And let’s not forget the cockpit games. Sit down, buckle in (well, imagine you did), and suddenly you were flying an X-Wing in Star Wars or blasting enemies in After Burner, the cabinet shaking under you like a mechanical rodeo.
Even the way these machines were built was art. Airbrushed cabinet art, neon grid backdrops, chrome logos—it was like being inside a synthwave album cover. And if you think that aesthetic died, think again. Brands like Newretro.Net are keeping it alive today, crafting retro-inspired clothing that channels that exact vibe: denim jackets that scream 1987, leather gear that says you just walked out of a Blade Runner screening, and accessories that wouldn’t be out of place on the wrist of a guy topping the Galaga board.
Every Quarter Was a Gamble—and a Lesson
You didn’t just toss a coin in and play. You committed. That quarter? It was a contract. You wanted value, you wanted longevity, and you hoped—maybe even believed—that this would be the run where you broke the high score.

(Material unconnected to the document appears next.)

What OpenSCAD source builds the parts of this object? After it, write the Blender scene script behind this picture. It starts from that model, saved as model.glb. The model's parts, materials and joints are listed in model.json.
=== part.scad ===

And that’s part of what made 80s arcades so electric. There was risk. There was adrenaline. A single life could mean a five-second game… or a legendary run that drew a crowd. Remember that feeling? When people started to watch? When even the guy who just beat Mortal Kombat paused to see if you’d actually beat your last checkpoint?
You were a kid. Or a teenager. Or even a grown-up who needed a break from reality. And for those few minutes, that CRT-glowing cabinet belonged to you.
The Little Things We Miss (and Still Chase)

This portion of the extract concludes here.